** START **

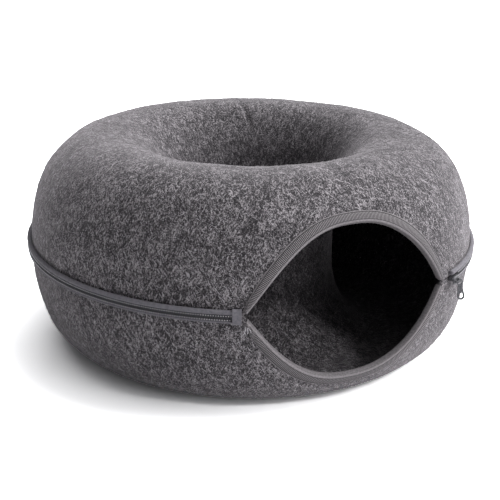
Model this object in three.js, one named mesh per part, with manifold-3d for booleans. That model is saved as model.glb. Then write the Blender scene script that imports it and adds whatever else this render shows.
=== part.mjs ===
// A felt cat cave: a hollow ring of moulded felt in two halves, joined round its widest line by a
// coil zip, with an eye-shaped entrance bound in ribbed tape.
//
// Millimetres, +Z up. The origin is on the floor, under the middle of the cave, and the entrance
// faces -Y. Angles are measured round the ring from the middle of the entrance, in degrees, and
// grow towards +X.

import * as THREE from 'three';
import { mergeVertices } from 'three/addons/utils/BufferGeometryUtils.js';
import Module from 'manifold-3d';

// The ring's section, on the outside of the felt.
const RING_RADIUS = 250;
const HEIGHT = 233;
const ZIP_HEIGHT = 114;
const CREST_RADIUS = 164;
const FOOT_OUTER_RADIUS = 178;
const FOOT_INNER_RADIUS = 150;
const HOLE_RADIUS = 91;
const THROAT_TOP = 136;
const THROAT_BOTTOM = 90;
const SEAM_HEIGHT = 127;
const UPPER_FULLNESS = 2.19;
const LOWER_FULLNESS = 2.48;
const HOLE_FULLNESS = 2.17;
const FELT_THICKNESS = 4;

// The gap kept between pieces that touch on the real thing.
const SEWN_GAP = 0.35;
const RIM_GAP = 0.5;
const SEAM_GAP = 0.15;

// The entrance. Its rise and dip are measured along the felt from the zip's line.
const DOOR_HALF_ANGLE = 26.5;
const DOOR_RISE = 84;
const DOOR_DIP = 77;
const DOOR_SQUARENESS = 2.4;
const DOOR_POINT = 1.15;

// The ribbed binding that is folded over the entrance's edge.
const BINDING_WIDTH = 10.5;
const BINDING_THICKNESS = 1.1;
const BINDING_ROUNDING = 0.45;
const BINDING_HALF_ANGLE = 26.8;
const BINDING_POINT = 0.85;

// The zip: a coil between two folded tapes, each a band round the ring.
const COIL_HALF_WIDTH = 2.6;
const COIL_THICKNESS = 4.6;
const COIL_BEVEL = 0.8;
const TAPE_START = 2.95;
const UPPER_TAPE_END = 7.4;
const LOWER_TAPE_END = 5.6;
const UPPER_TAPE_THICKNESS = 4.9;
const LOWER_TAPE_THICKNESS = 4.3;
const TAPE_ROUNDING = 0.25;
const ZIP_START_ANGLE = 29.6;
const ZIP_END_ANGLE = 332.9;

// The tab that is folded over the zip's end.
const TAB_START_ANGLE = 330.9;
const TAB_END_ANGLE = 333.3;
const TAB_THICKNESS = 1;

// The slider, its bridge and its pull.
const SLIDER_ANGLE = 31.5;
const SLIDER_LENGTH = 13;
const SLIDER_WIDTH = 9;
const NECK_LENGTH = 11;
const NECK_WIDTH = 4.6;
const PLATE_BASE = 5.65;
const PLATE_THICKNESS = 1.6;
const BRIDGE_HALF_LENGTH = 5.2;
const BRIDGE_WIDTH = 2.4;
const BRIDGE_WIRE = 1.6;
const BRIDGE_TOP = 11.4;
const PULL_THICKNESS = 1.4;
const PULL_TOP_HALF_WIDTH = 3;
const PULL_NECK_HALF_WIDTH = 2.5;
const PULL_END_RADIUS = 3.6;
const PULL_DROP = 21.5;
const PULL_TURN = 30;
const EYE_HALF_WIDTH = 2.2;
const EYE_HEIGHT = 5;
const EYE_WALL = 1.3;
const SLOT_RADIUS = 1.95;
const SLOT_LENGTH = 2.2;

// How finely the felt is divided. The columns crowd together at the entrance's corners.
const DOOR_COLUMNS = 28;
const WALL_COLUMNS = 60;
const COLUMNS = DOOR_COLUMNS + WALL_COLUMNS;
const CROWDING = 1.25;
const RIM_ROWS = 2;
const BLANK_RADIUS = 1000;
const CURVE_STEPS = 5;

const FULL_TURN = 360;
const MERGE_DISTANCE = 1e-4;

const felt = new THREE.MeshStandardMaterial({ color: 0x58565a, roughness: 0.96, metalness: 0 });
const ribbedTape = new THREE.MeshStandardMaterial({ color: 0x6b666a, roughness: 0.85, metalness: 0 });
const zipTape = new THREE.MeshStandardMaterial({ color: 0x504f55, roughness: 0.8, metalness: 0 });
const coilNylon = new THREE.MeshStandardMaterial({ color: 0x3c3b40, roughness: 0.6, metalness: 0 });
const darkMetal = new THREE.MeshStandardMaterial({ color: 0x6a6a70, roughness: 0.35, metalness: 0.9 });

const wasm = await Module();
wasm.setup();

// A quarter of a rounded oval in the section's plane, x outwards and y up. A fullness of 2 is an
// ellipse, and more is squarer.
class RoundedQuarter extends THREE.Curve {
  constructor(centre, reach, fullness, fromSide) {
    super();
    this.centre = centre;
    this.reach = reach;
    this.power = 2 / fullness;
    this.fromSide = fromSide;
  }

  getPoint(t, target = new THREE.Vector2()) {
    const turn = (this.fromSide ? t : 1 - t) * Math.PI / 2;
    const across = Math.max(Math.cos(turn), 0) ** this.power;
    const up = Math.max(Math.sin(turn), 0) ** this.power;
    return target.set(this.centre.x + this.reach.x * across, this.centre.y + this.reach.y * up);
  }
}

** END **

• **Problem**: Produce an exact copy of the whole listing.

• **Problem solution**:
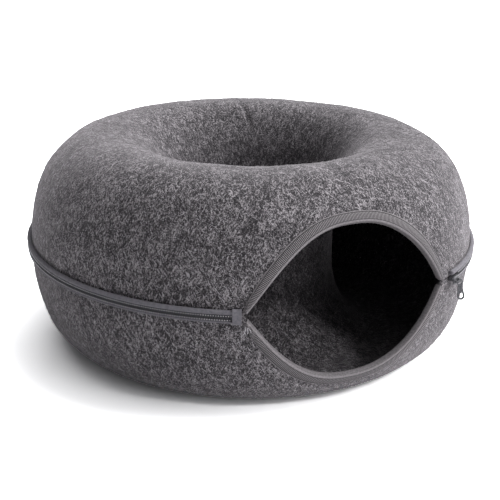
Model this object in three.js, one named mesh per part, with manifold-3d for booleans. That model is saved as model.glb. Then write the Blender scene script that imports it and adds whatever else this render shows.
=== part.mjs ===
// A felt cat cave: a hollow ring of moulded felt in two halves, joined round its widest line by a
// coil zip, with an eye-shaped entrance bound in ribbed tape.
//
// Millimetres, +Z up. The origin is on the floor, under the middle of the cave, and the entrance
// faces -Y. Angles are measured round the ring from the middle of the entrance, in degrees, and
// grow towards +X.

import * as THREE from 'three';
import { mergeVertices } from 'three/addons/utils/BufferGeometryUtils.js';
import Module from 'manifold-3d';

// The ring's section, on the outside of the felt.
const RING_RADIUS = 250;
const HEIGHT = 233;
const ZIP_HEIGHT = 114;
const CREST_RADIUS = 164;
const FOOT_OUTER_RADIUS = 178;
const FOOT_INNER_RADIUS = 150;
const HOLE_RADIUS = 91;
const THROAT_TOP = 136;
const THROAT_BOTTOM = 90;
const SEAM_HEIGHT = 127;
const UPPER_FULLNESS = 2.19;
const LOWER_FULLNESS = 2.48;
const HOLE_FULLNESS = 2.17;
const FELT_THICKNESS = 4;

// The gap kept between pieces that touch on the real thing.
const SEWN_GAP = 0.35;
const RIM_GAP = 0.5;
const SEAM_GAP = 0.15;

// The entrance. Its rise and dip are measured along the felt from the zip's line.
const DOOR_HALF_ANGLE = 26.5;
const DOOR_RISE = 84;
const DOOR_DIP = 77;
const DOOR_SQUARENESS = 2.4;
const DOOR_POINT = 1.15;

// The ribbed binding that is folded over the entrance's edge.
const BINDING_WIDTH = 10.5;
const BINDING_THICKNESS = 1.1;
const BINDING_ROUNDING = 0.45;
const BINDING_HALF_ANGLE = 26.8;
const BINDING_POINT = 0.85;

// The zip: a coil between two folded tapes, each a band round the ring.
const COIL_HALF_WIDTH = 2.6;
const COIL_THICKNESS = 4.6;
const COIL_BEVEL = 0.8;
const TAPE_START = 2.95;
const UPPER_TAPE_END = 7.4;
const LOWER_TAPE_END = 5.6;
const UPPER_TAPE_THICKNESS = 4.9;
const LOWER_TAPE_THICKNESS = 4.3;
const TAPE_ROUNDING = 0.25;
const ZIP_START_ANGLE = 29.6;
const ZIP_END_ANGLE = 332.9;

// The tab that is folded over the zip's end.
const TAB_START_ANGLE = 330.9;
const TAB_END_ANGLE = 333.3;
const TAB_THICKNESS = 1;

// The slider, its bridge and its pull.
const SLIDER_ANGLE = 31.5;
const SLIDER_LENGTH = 13;
const SLIDER_WIDTH = 9;
const NECK_LENGTH = 11;
const NECK_WIDTH = 4.6;
const PLATE_BASE = 5.65;
const PLATE_THICKNESS = 1.6;
const BRIDGE_HALF_LENGTH = 5.2;
const BRIDGE_WIDTH = 2.4;
const BRIDGE_WIRE = 1.6;
const BRIDGE_TOP = 11.4;
const PULL_THICKNESS = 1.4;
const PULL_TOP_HALF_WIDTH = 3;
const PULL_NECK_HALF_WIDTH = 2.5;
const PULL_END_RADIUS = 3.6;
const PULL_DROP = 21.5;
const PULL_TURN = 30;
const EYE_HALF_WIDTH = 2.2;
const EYE_HEIGHT = 5;
const EYE_WALL = 1.3;
const SLOT_RADIUS = 1.95;
const SLOT_LENGTH = 2.2;

// How finely the felt is divided. The columns crowd together at the entrance's corners.
const DOOR_COLUMNS = 28;
const WALL_COLUMNS = 60;
const COLUMNS = DOOR_COLUMNS + WALL_COLUMNS;
const CROWDING = 1.25;
const RIM_ROWS = 2;
const BLANK_RADIUS = 1000;
const CURVE_STEPS = 5;

const FULL_TURN = 360;
const MERGE_DISTANCE = 1e-4;

const felt = new THREE.MeshStandardMaterial({ color: 0x58565a, roughness: 0.96, metalness: 0 });
const ribbedTape = new THREE.MeshStandardMaterial({ color: 0x6b666a, roughness: 0.85, metalness: 0 });
const zipTape = new THREE.MeshStandardMaterial({ color: 0x504f55, roughness: 0.8, metalness: 0 });
const coilNylon = new THREE.MeshStandardMaterial({ color: 0x3c3b40, roughness: 0.6, metalness: 0 });
const darkMetal = new THREE.MeshStandardMaterial({ color: 0x6a6a70, roughness: 0.35, metalness: 0.9 });

const wasm = await Module();
wasm.setup();

// A quarter of a rounded oval in the section's plane, x outwards and y up. A fullness of 2 is an
// ellipse, and more is squarer.
class RoundedQuarter extends THREE.Curve {
  constructor(centre, reach, fullness, fromSide) {
    super();
    this.centre = centre;
    this.reach = reach;
    this.power = 2 / fullness;
    this.fromSide = fromSide;
  }

  getPoint(t, target = new THREE.Vector2()) {
    const turn = (this.fromSide ? t : 1 - t) * Math.PI / 2;
    const across = Math.max(Math.cos(turn), 0) ** this.power;
    const up = Math.max(Math.sin(turn), 0) ** this.power;
    return target.set(this.centre.x + this.reach.x * across, this.centre.y + this.reach.y * up);
  }
}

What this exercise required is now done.